The investigation started with inspections in 2010 and proceedings were opened in August 2012. It has taken just 8 months since settlement discussions started with the companies for the investigation to reach its conclusion. The immunity granted to Sumitomo Electric, which would otherwise have faced a fine twice as large as the total imposed on the other four companies, as well as the substantial reductions that the other participants in the cartels received, serves as a good example of the benefits of cooperation, and in particular of being the first to alert authorities in order to take advantage of antitrust leniency programmes.


Japan’s Yazaki Corporation, the world’s 13th largest global auto parts supplier, has been has fined C$30 million in Canada.
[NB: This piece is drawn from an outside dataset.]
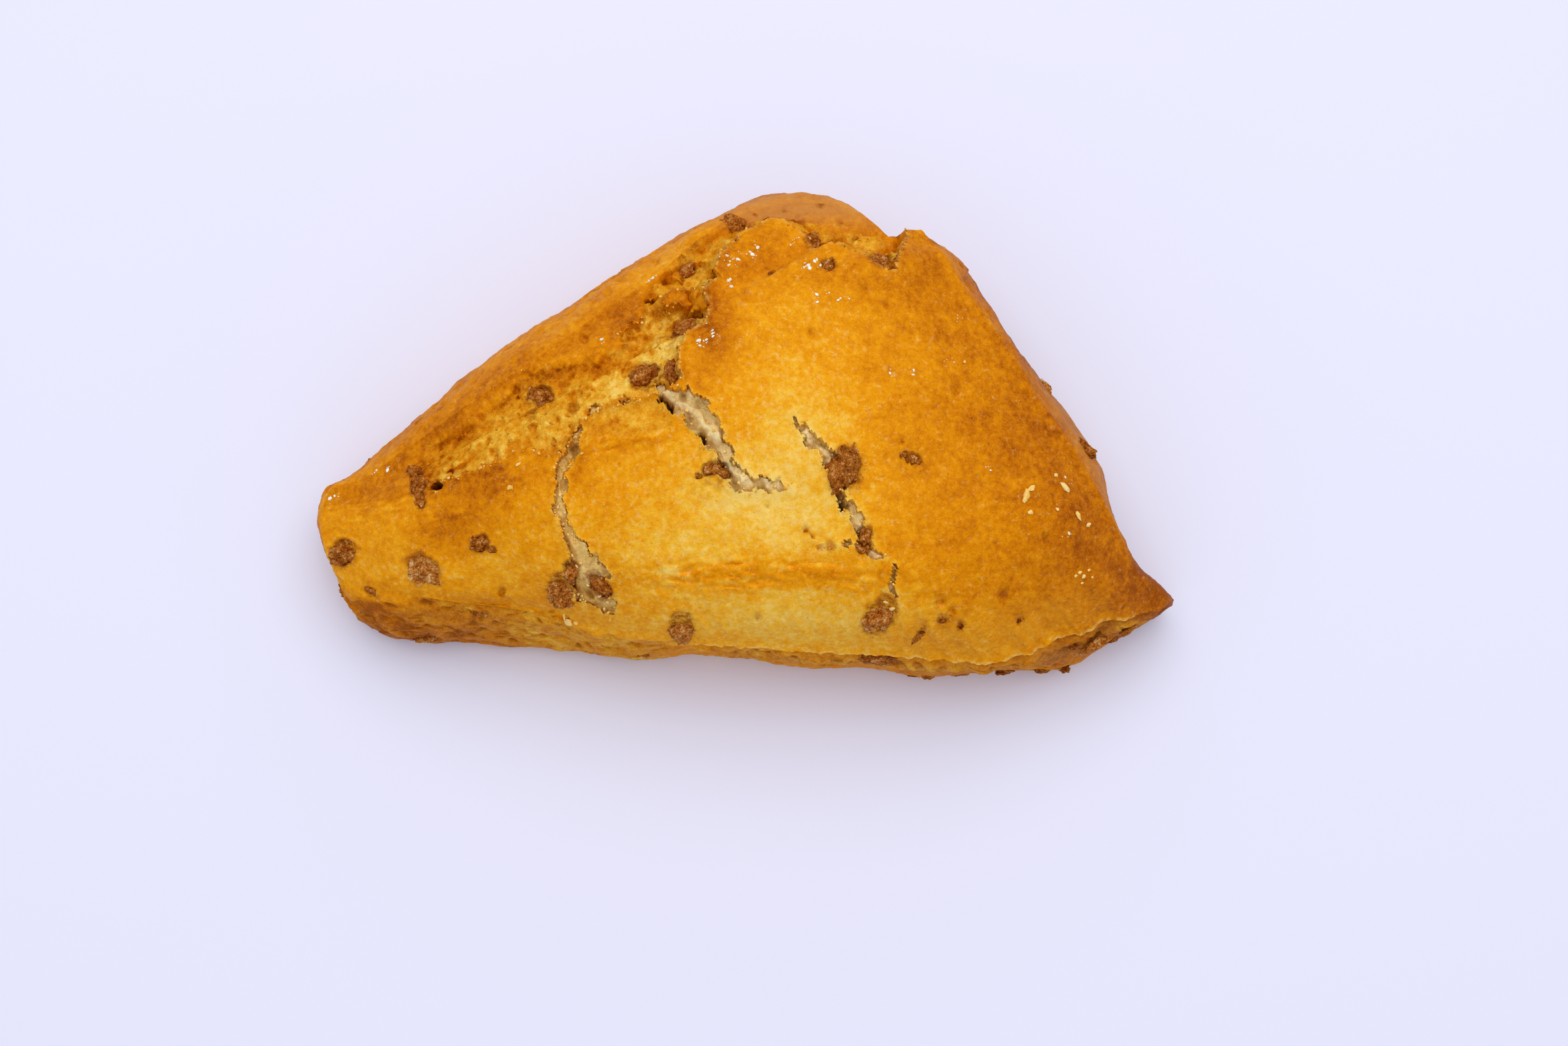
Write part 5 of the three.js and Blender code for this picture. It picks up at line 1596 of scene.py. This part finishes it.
random = np.random.default_rng(23)
top_flat, top_crack, top_torn = top_done.reshape(-1, 3), crack.ravel(), torn.ravel()
at_edge = np.abs(top_crack - 0.15) < 0.3
at_edge |= (np.abs(top_torn + 0.1) < 0.35) & (soft_edge.ravel() < 0.3)
at_edge |= (np.abs(lobe.ravel() + 0.05) < 0.3) & ~border.ravel()
edge_seats = random.choice(np.flatnonzero(at_edge), EDGE_CRUMBS)
half = len(crumb_points) // 2
inner_seats = random.choice(np.flatnonzero(depth_shade > 0.12), INNER_CRUMBS)
flake_seats = top_seats(STUCK_FLAKES[:, :2])
crumb_places = np.concatenate([top_flat[edge_seats], crumb_points[:half][inner_seats], top_flat[flake_seats]])
mean_sizes = np.r_[random.uniform(0.22, 0.5, EDGE_CRUMBS), random.uniform(0.3, 0.65, INNER_CRUMBS)]
small_sizes = mean_sizes[:, None] * random.uniform(0.7, 1.3, (EDGE_CRUMBS + INNER_CRUMBS, 3))
flake_sizes = np.column_stack([STUCK_FLAKES[:, 2:4], 0.6 * STUCK_FLAKES[:, 3]])
crumb_sizes = np.concatenate([small_sizes, flake_sizes])
inner_normals = np.tile([0.0, 0.0, 1.0], (INNER_CRUMBS, 1))
crumb_normals = np.concatenate([crust_normals[edge_seats], inner_normals, crust_normals[flake_seats]])
crumb_turns = np.concatenate([random.uniform(0, FULL_TURN, len(small_sizes)), np.radians(STUCK_FLAKES[:, 4])])
crumb_shades = np.r_[
    random.uniform(0.3, 0.8, EDGE_CRUMBS), random.uniform(0.0, 0.45, INNER_CRUMBS),
    random.uniform(0.1, 0.4, len(flake_seats)),
]
lumps(
    "crumb_grains", crumb_places + 0.1 * crumb_normals, crumb_normals, crumb_sizes, crumb_turns,
    GRAIN_ROWS, GRAIN_COLUMNS, crumb_grain_material(), seed=29, sharpness=6, rough=0.35, shade=crumb_shades,
)
# White grains round each spot: sugar, and painted glints where the glaze catches the light.
spots = np.repeat(SUGAR_AND_GLINT_SPOTS, GRAINS_A_SPOT, axis=0)
spots += random.normal(0, SUGAR_AND_GLINT_SPREAD, spots.shape)
sugar_and_glint_seats = top_seats(spots)
sugar_and_glint_normals = crust_normals[sugar_and_glint_seats]
sugar_and_glint_sizes = (0.16 + 0.6 * random.uniform(0, 1, (len(spots), 1)) ** 3) * np.array([1.2, 0.8, 0.5])
lumps(
    "sugar_and_glint_grains", top_flat[sugar_and_glint_seats] + 0.05 * sugar_and_glint_normals, sugar_and_glint_normals, sugar_and_glint_sizes,
    random.uniform(0, FULL_TURN, len(spots)), GRAIN_ROWS, GRAIN_COLUMNS, sugar_and_glint_material(),
    seed=31, sharpness=8, rough=0.2,
)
The investigation by the Canadian Competition Bureau into the auto parts industry is the largest ever undertaken by Canadian authorities and this fine is the largest ever ordered by a Canadian Court.

This record fine by the Canadian authorities dwarfs a fine of $470m imposed against Yazaki in March last year by the US Department of Justice following a guilty plea to cartel conduct over a ten year period.

The Canadian fine was reduced as a consequence of Yazaki participating in the Bureau’s Leniency Program and providing substantial assistance to the Bureau and the Public Prosecution Service of Canada.